[openib-general] [ANNOUNCE] Initial trunk checkin of ISERinitiator
Grant Grundler
iod00d at hp.com
Wed Aug 24 23:57:51 PDT 2005
On Wed, Aug 24, 2005 at 11:58:18AM +0300, Guy German wrote:
> What about the SRP implementation, which polls the cq in the cq's upcall
> context (interrupt in mthca). I guess that it improves performance, and
> if it is good enough for the SRP (and linux) I think it will be good for
> the iSER *initiator* as well.
yes - that's probably a fair assumption for now.
> The thing is - even if I find it reasonable to do it this way (after
> calculating the estimated amount of time spent in the ISR), I am
> not sure it is a good scalable solution, because there can be several
> initiators and hcas per machine.
Yup - but you don't need to estimate. It can be precisely measured.
See "get_cycles()" and maybe the patch that Christoph Lameter
posted 5-6 monthes ago:
http://www.gelato.unsw.edu.au/archives/linux-ia64/0504/13877.html
(My advice is to read the whole thread to be aware of the issues
with this patch...but it should be good enough for the above
measurements.)
FWIW, netperf TCP_STREAM over SDP was not close to saturating a single
CPU (1.5Ghz IA64). Two HCAs would probably saturate a single CPU.
While I would hope it never happens that two HCAs both have their MSI-X
interrupts pointed at the same CPU, I'm certain it could happen.
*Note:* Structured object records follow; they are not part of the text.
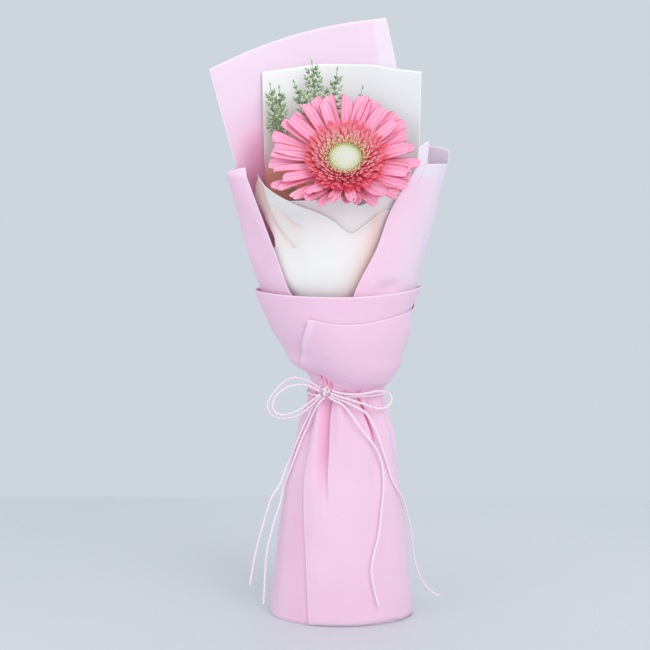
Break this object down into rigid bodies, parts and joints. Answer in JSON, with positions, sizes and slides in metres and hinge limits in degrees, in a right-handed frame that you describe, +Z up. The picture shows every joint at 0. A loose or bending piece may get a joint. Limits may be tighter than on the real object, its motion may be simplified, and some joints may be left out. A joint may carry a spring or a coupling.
{
  "type": "paper-wrapped cut gerbera",
  "caption": "Cut gerbera with fern sprigs, wrapped in layered paper gathered by a twine bow, standing upright on the wrap's flared hollow foot.",
  "frame": {"origin": "on the surface that the bouquet stands on, under the middle of the flower and its papers, the twine left out", "axes": "+Z up, along the stem; -Y towards the front, the way the flower faces and the bow is tied; +X to the right of someone who looks at the front"},
  "size_m": [0.1758, 0.109, 0.441],
  "materials": {
    "pink_paper": "matte",
    "white_paper": "matte",
    "petal_pink": "satin",
    "floret_coral": "matte",
    "disc_green": "matte",
    "stem_green": "satin",
    "sprig_green": "matte",
    "twine_white": "matte"
  },
  "bodies": {
    "root": {"pink_outer_wrap": "pink_paper", "pink_side_wrap": "pink_paper", "pink_back_sheet": "pink_paper", "white_back_sheet": "white_paper", "white_inner_wrap": "white_paper", "white_front_wrap": "white_paper", "gerbera_stem": "stem_green", "gerbera_ray_petals": "petal_pink", "gerbera_trans_florets": "floret_coral", "gerbera_disc": "disc_green", "fern_sprig_left": "sprig_green", "fern_sprig_centre": "sprig_green", "twine_knot": "twine_white", "twine_waist_turn": "twine_white", "twine_left_loop_outer": "twine_white", "twine_left_loop_inner": "twine_white", "twine_right_loop": "twine_white", "twine_tail_left_outer": "twine_white", "twine_tail_left_inner": "twine_white", "twine_tail_right_inner": "twine_white", "twine_tail_right_outer": "twine_white"}
  },
  "joints": []
}
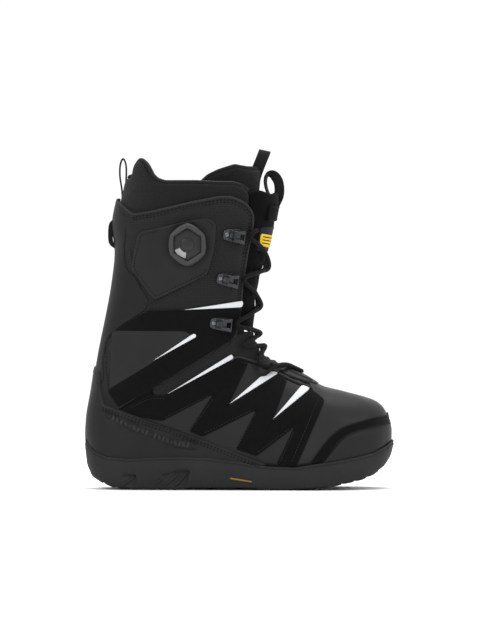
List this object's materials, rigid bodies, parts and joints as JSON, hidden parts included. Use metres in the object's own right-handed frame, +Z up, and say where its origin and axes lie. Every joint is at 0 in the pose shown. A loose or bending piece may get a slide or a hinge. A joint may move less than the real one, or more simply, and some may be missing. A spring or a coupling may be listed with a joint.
{
  "type": "snowboard boot",
  "caption": "Laced snowboard boot for the right foot with a cup sole, flexing cuff, padded tongue, removable liner, lace hooks and a side reel dial that tightens an inner harness.",
  "frame": {"origin": "centre of the flat arch lug's underside, on the floor under the middle of the sole", "axes": "+X towards the toe, -Y towards the outer (lateral) side of the right foot, +Z up along the cuff"},
  "size_m": [0.3096, 0.1327, 0.339],
  "materials": {
    "sole_rubber": "matte moulded rubber",
    "upper_rubber": "satin moulded rubber",
    "midsole_foam": "matte foam",
    "footbed_foam": "foam under a woven cover",
    "shank_plastic": "matte",
    "sole_badge": "metallic gold ink on plastic",
    "leather": "fine-grained synthetic leather, satin",
    "suede": "brushed suede, matte",
    "spike": "pale coated film, satin",
    "gusset_fabric": "ribbed stretch fabric",
    "liner_mesh": "fine knitted mesh over foam",
    "webbing": "woven webbing",
    "lace": "round braid",
    "hook_metal": "gunmetal, satin",
    "moulded_plastic": "moulded, satin",
    "knob_rubber": "overmoulded rubber, matte",
    "knob_cap": "satin with a pale facet",
    "cable_steel": "coated steel cable",
    "label": "woven yellow label"
  },
  "bodies": {
    "lower": {"outsole": "sole_rubber", "midsole": "midsole_foam", "heel_pad": "midsole_foam", "shank": "shank_plastic", "lasting_board": "footbed_foam", "sole_badge": "sole_badge", "quarters": "leather", "vamp": "leather", "toe_strip": "suede", "toe_bumper": "upper_rubber", "heel_counter": "upper_rubber", "suede_lower_lateral": "suede", "suede_lower_medial": "suede", "spike_c_lateral": "spike", "spike_c_medial": "spike", "spike_d_lateral": "spike", "spike_d_medial": "spike", "spike_e_lateral": "spike", "spike_e_medial": "spike", "ankle_gusset_lateral": "gusset_fabric", "ankle_gusset_medial": "gusset_fabric", "liner_foot": "liner_mesh", "footbed": "footbed_foam", "tongue_base": "gusset_fabric", "lace_guide": "moulded_plastic", "lace_loop_lateral": "webbing", "lace_loop_medial": "webbing"},
    "cuff": {"cuff_shell": "leather", "liner_cuff": "liner_mesh", "liner_tongue": "liner_mesh", "backstay": "leather", "suede_cuff_lateral": "suede", "suede_cuff_medial": "suede", "spike_b_lateral": "spike", "spike_b_medial": "spike", "spike_a_lateral": "spike", "spike_a_medial": "spike", "dial_pod": "moulded_plastic", "reel_housing": "moulded_plastic", "ankle_harness_lateral": "webbing", "ankle_harness_medial": "webbing", "reel_cable": "cable_steel", "lace_lateral": "lace", "lace_medial": "lace", "hook_lateral_1": "hook_metal", "hook_lateral_2": "hook_metal", "hook_lateral_3": "hook_metal", "hook_medial_1": "hook_metal", "hook_medial_2": "hook_metal", "hook_medial_3": "hook_metal", "liner_tongue_loop": "webbing", "liner_heel_loop": "webbing", "heel_keeper": "webbing"},
    "tongue": {"outer_tongue": "leather", "tongue_label": "label", "tongue_pull_loop": "webbing"},
    "spool": {"reel_spool": "moulded_plastic"},
    "knob": {"reel_knob": "knob_rubber", "reel_cap": "knob_cap"}
  },
  "joints": [
    {"name": "ankle_flex", "type": "hinge", "parent": "lower", "child": "cuff", "pos_m": [-0.084, 0, 0.099], "axis": [0, 1, 0], "range_deg": [0, 10], "stiffness_Nm_per_rad": 60, "deforming": ["ankle_gusset_lateral", "ankle_gusset_medial", "lace_lateral", "lace_medial", "tongue_base"]},
    {"name": "tongue_open", "type": "hinge", "parent": "cuff", "child": "tongue", "pos_m": [0.015, 0, 0.157], "axis": [0, 1, 0], "range_deg": [0, 12], "stiffness_Nm_per_rad": 2, "deforming": ["lace_lateral", "lace_medial"]},
    {"name": "dial_turn", "type": "hinge", "parent": "cuff", "child": "spool", "pos_m": [-0.051, -0.05982, 0.2436], "axis": [0, -1, 0], "continuous": true},
    {"name": "dial_pull", "type": "slide", "parent": "spool", "child": "knob", "axis": [0, -1, 0], "range_m": [0, 0.004]}
  ]
}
One could argue the sys admin will need to rebalance the interrupt load
manually by reassigning CPUs via /proc/irq/*/smp_affinity.
> The fact that the primitiveness of linux is not a major issue, makes it
> harder to decide on the right way to go here...
preemtive is a major issue for some uses. But I'm skeptical it is for
the initial clusters I expect people will use RDMA for. So I'm not
going to worry about it for now. There are more important issues.